Subject: Re: Desktop application agenda
To: None <netbsd-users@NetBSD.org>
From: Michael Parson <mparson@bl.org>
List: netbsd-users
Date: 04/13/2007 11:27:57
On Fri, Apr 13, 2007 at 08:45:42AM -0500, Przemys?aw Pawe?czyk wrote:
> On Fri, 13 Apr 2007 15:01:10 +0200
> essen@dev-extend.eu wrote:
>
>>> Right to the point. Thanks. Perhaps I'm too young, so tell me
>>> please, have you ever found operating system useful without any
>>> applications?
>>
>> Of course. It's always better when you decide for yourself which
>> applications you are going to install and use, and when you don't
>> need to clean up things before it becomes usable.
>
> But pkgsrc _is_ on NetBSD operating system WWW!!! The binaries
> are there, as well! And not without a trace of good sense (that's
> purposely).

But pkgsrc is bigger than just NetBSD.  Yes, NetBSD is where it started,
but it also functions quite nicely on other operating systems.  I
personally have used it on NetBSD (of course), Solaris, Linux, and Mac
OS X.

NetBSD is an operating system, basic stuff, enough to get you started
doing what you might need to do.  They also supply a C compiler so that
you can build whatever else on top of it you might want to do.  Most of
the NetBSD installations I have done have never had KDE/GNOME/whatever
on them, most of them run headless in datacenters somewhere.  I mostly
don't use it as a Desktop OS.  I have my Macintosh and OS X for that.

> All operating system are being offered with additional applications.

All?  I could write a whole long message about this one, but I think
I'll leave it at that.

>> Plus, you can already do a lot of things with the base system (think
>> file/dns/firewall/.. server).
>
> Server applications may belong to system or may not.

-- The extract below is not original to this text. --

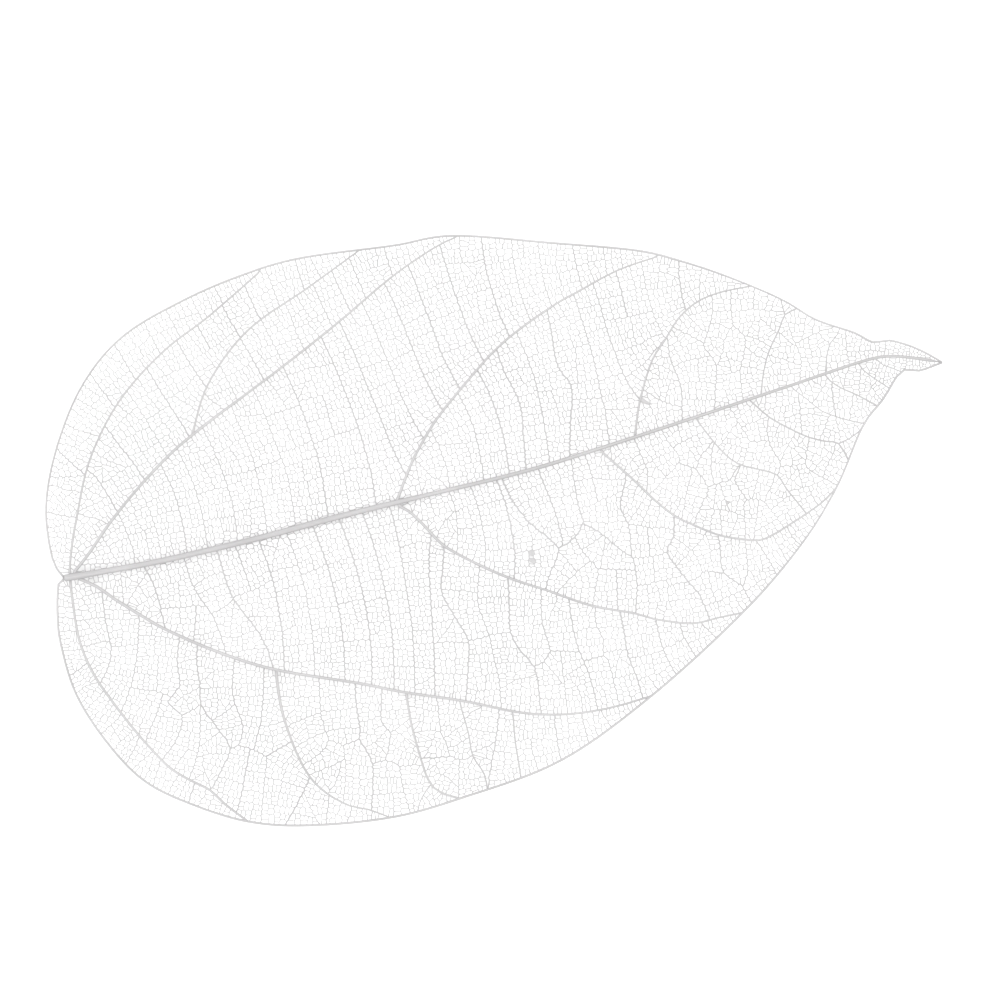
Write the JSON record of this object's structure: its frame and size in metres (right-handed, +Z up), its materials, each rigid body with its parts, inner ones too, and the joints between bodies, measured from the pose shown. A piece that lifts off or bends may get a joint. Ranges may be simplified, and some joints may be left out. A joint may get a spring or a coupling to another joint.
{
  "type": "skeleton leaf",
  "caption": "Bleached leaf skeleton: a broad pointed leaf of bare veins, with a raised midrib, arching side veins and an open net between them, lying flat with its margin gently curled up",
  "frame": {"origin": "on the surface that the leaf lies on, under the middle of the leaf's box", "axes": "+X runs along the midrib from the base to the tip, +Y points across the blade to its upper half in the picture, +Z is up, out of the face with the raised veins"},
  "size_m": [0.092, 0.0564, 0.0036],
  "materials": {
    "bleached_fibre": "matte"
  },
  "bodies": {
    "root": {"skeleton_leaf": "bleached_fibre"}
  },
  "joints": []
}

That proves my
> point.

This system (ultra.bl.org) runs NetBSD/i386 and is basically a server.
It is mounted in a rack in a datacenter a few miles from where I am
currently sitting.  I am editing this email with vi (which I will
spell-check with aspell, invoked as a vi-macro), which I read with mutt,
in a screen session, which I started from bash over an ssh session from
an xterm running under the X11 server shipped with OS X on my MacBook.

Some of the above was in the base of NetBSD, some was installed with
pkgsrc.  Not everyone has the same vision for what they want their
installation to look like.  I personally find the 'Linux' way of doing
things limiting.  More and more, when I see new Linux users, they are
all running whatever the default setup is that their distribution
shipped with, they've never seen anything else and don't really want to.

When I do run a unix variant as my desktop, I modify almost everything,
for instance, on a RedHat install, I get rid of the KDM/GDM login
managers and set it back to good-ole XDM, I install my own window
manager (lately, I like evilwm), change my default xterm font to
something I find easier to read than fixed-mono (these days, I seem
to be using lucidatypewritiner-medium).  This, along with a few other
customizations, I put in my .Xresources file, which gets sourced when 
I log in, via my .xsession.

Is the way I do it the easiest?  Depends on your point of view.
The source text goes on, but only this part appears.